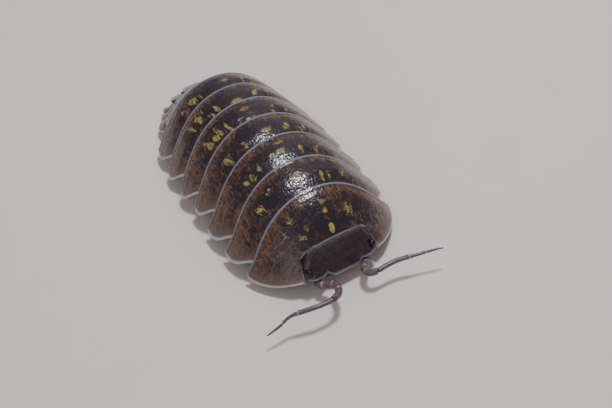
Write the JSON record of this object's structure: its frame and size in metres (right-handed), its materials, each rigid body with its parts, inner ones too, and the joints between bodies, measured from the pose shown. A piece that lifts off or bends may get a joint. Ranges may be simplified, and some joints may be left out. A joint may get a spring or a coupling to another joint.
{
  "type": "pill woodlouse",
  "caption": "Life-size still model of a pill woodlouse with overlapping arched plates, splayed feelers and small legs under its skirts, standing on its feet.",
  "frame": {"origin": "middle of the floor rectangle the animal covers, on the floor it stands on", "axes": "head towards -Y, tail towards +Y, back up +Z, the animal's left side towards +X"},
  "size_m": [0.0096, 0.0178, 0.004],
  "materials": {
    "plate": "glossy chitin, dark brown with yellow and tan marks",
    "head_shell": "glossy chitin, purple-black, finely pitted",
    "eye": "polished black",
    "feeler": "satin grey-purple with paler joints",
    "leg": "satin grey-brown",
    "tail_shell": "glossy chitin, dark brown",
    "gill_cover": "pale, thin chitin"
  },
  "bodies": {
    "root": {"antenna_left_stalk": "feeler", "antenna_left_whip": "feeler", "antenna_right_stalk": "feeler", "antenna_right_whip": "feeler", "eye_left": "eye", "eye_right": "eye", "head": "head_shell", "leg_1_left": "leg", "leg_1_right": "leg", "leg_2_left": "leg", "leg_2_right": "leg", "leg_3_left": "leg", "leg_3_right": "leg", "leg_4_left": "leg", "leg_4_right": "leg", "leg_5_left": "leg", "leg_5_right": "leg", "leg_6_left": "leg", "leg_6_right": "leg", "leg_7_left": "leg", "leg_7_right": "leg", "pereonite_1": "plate", "pereonite_2": "plate", "pereonite_3": "plate", "pereonite_4": "plate", "pereonite_5": "plate", "pereonite_6": "plate", "pereonite_7": "plate", "pleon": "tail_shell", "pleopods_left": "gill_cover", "pleopods_right": "gill_cover", "telson": "tail_shell", "uropod_left": "tail_shell", "uropod_right": "tail_shell"}
  },
  "joints": []
}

Instructions to follow :: Repeat the data precisely, line by line.

Response for this exercise ::
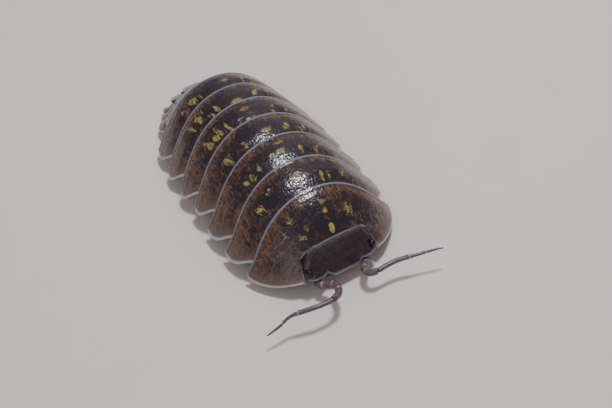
Write the JSON record of this object's structure: its frame and size in metres (right-handed), its materials, each rigid body with its parts, inner ones too, and the joints between bodies, measured from the pose shown. A piece that lifts off or bends may get a joint. Ranges may be simplified, and some joints may be left out. A joint may get a spring or a coupling to another joint.
{
  "type": "pill woodlouse",
  "caption": "Life-size still model of a pill woodlouse with overlapping arched plates, splayed feelers and small legs under its skirts, standing on its feet.",
  "frame": {"origin": "middle of the floor rectangle the animal covers, on the floor it stands on", "axes": "head towards -Y, tail towards +Y, back up +Z, the animal's left side towards +X"},
  "size_m": [0.0096, 0.0178, 0.004],
  "materials": {
    "plate": "glossy chitin, dark brown with yellow and tan marks",
    "head_shell": "glossy chitin, purple-black, finely pitted",
    "eye": "polished black",
    "feeler": "satin grey-purple with paler joints",
    "leg": "satin grey-brown",
    "tail_shell": "glossy chitin, dark brown",
    "gill_cover": "pale, thin chitin"
  },
  "bodies": {
    "root": {"antenna_left_stalk": "feeler", "antenna_left_whip": "feeler", "antenna_right_stalk": "feeler", "antenna_right_whip": "feeler", "eye_left": "eye", "eye_right": "eye", "head": "head_shell", "leg_1_left": "leg", "leg_1_right": "leg", "leg_2_left": "leg", "leg_2_right": "leg", "leg_3_left": "leg", "leg_3_right": "leg", "leg_4_left": "leg", "leg_4_right": "leg", "leg_5_left": "leg", "leg_5_right": "leg", "leg_6_left": "leg", "leg_6_right": "leg", "leg_7_left": "leg", "leg_7_right": "leg", "pereonite_1": "plate", "pereonite_2": "plate", "pereonite_3": "plate", "pereonite_4": "plate", "pereonite_5": "plate", "pereonite_6": "plate", "pereonite_7": "plate", "pleon": "tail_shell", "pleopods_left": "gill_cover", "pleopods_right": "gill_cover", "telson": "tail_shell", "uropod_left": "tail_shell", "uropod_right": "tail_shell"}
  },
  "joints": []
}